Tumor proliferative capacity was assessed using (3-(4,5-dimethylthiazol-2-yl)-5-(3-carboxymethoxyphenyl)-2-(4-sulfophenyl)-2H-tetrazolium) (MTS reagent) (Abcam, #ab197010, USA). 2000 cells were plated in 96-well plates filled with 200 μl DMEM containing 10% FBS and cultured for 3 days. Twenty microlitres of the MTS reagent was added to each well three hours before the end of the incubation period following the manufacturer’s instructions. Absorbance in each well was measured with a microplate reader at 490 nm.

Bioinformatic analysis

Bioinformatic analyses were carried out using the R Bioconductor (version 3.6.3). The ggplot2 package (version 3.3.2) was used to create the volcano map, the heatmap package (version 1.0.12) was used to generate the heatmap, and the clusterProfiler package44 (version 3.14.3) was used for enrichment analysis. The GOplot package45 (version 1.0.2) was used to generate Gocircle and GOChord plots displaying the relationship between a list of selected genes and terms. Survival analyses were performed using the K–M plotter (http://kmplot.com/), and statistical significance was determined using the log-rank test. UCSC genome browser was used to display BRD4 chromatic immunoprecipitation-sequencing (ChIP-seq) signals in the NR5A2 gene locus13. GDF15 promoter sequences and putative NR5A2-binding sites were obtained from the Eukaryotic Promoter Database (EPD; https://epd.epfl.ch//index.php).
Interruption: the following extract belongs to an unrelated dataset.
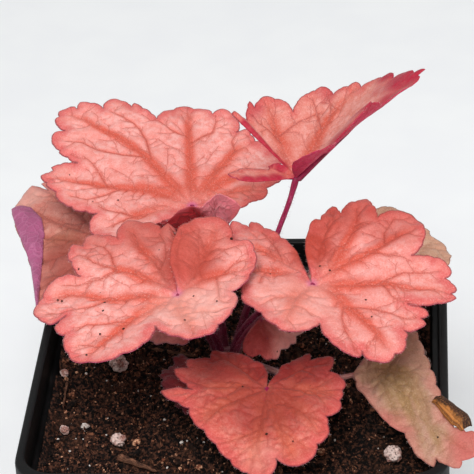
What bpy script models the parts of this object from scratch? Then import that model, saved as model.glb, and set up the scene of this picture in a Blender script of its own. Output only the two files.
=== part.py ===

Pancreatic cancer xenografts in nude mice

BALB/c-nu mice (4–5 weeks old, male)) were purchased from Vitalriver (Beijing, China) and used for the xenograft test. AsPC-1 cells (5 × 106) infected with shControl, shNR5A2, shGDF15, or shNR5A2 + shGDF15 lentivirus were dispersed in 100 μL PBS and inoculated subcutaneously into the left dorsal flank of nude mice. Power analysis was used to calculate the sample size required for animal experiments and animals were randomized to the different groups. There is no blinding of researchers or participants. Tumor sizes were assessed with a digital Vernier caliper every two days. The animals were sacrificed on day 21, and the tumors were excised and weighed. Statistical analyses were performed using a two-sided paired Student’s t-test to compare the difference in tumor weights between the two groups. Experimental procedures were performed according to guidelines set forth by the Chinese National Institutes of Health and approved by the Ethical Committee on Animal Experiments of the Huazhong University of Science and Technology in Wuhan, China.

Statistical analysis

Statistical analyses were performed using the unpaired or paired Student’s t test for single comparisons and one-way ANOVA with a post hoc test for multiple comparisons. Statistical significance was evaluated using the GraphPad Prism 8 software (GradPad Software, Inc.). A p value < 0.05 was considered statistically significant. All the values are expressed as the mean ± SD. The variance between the statistically compared groups are similar. No estimate of variation has been performed within each group of data prior to statistical analysis.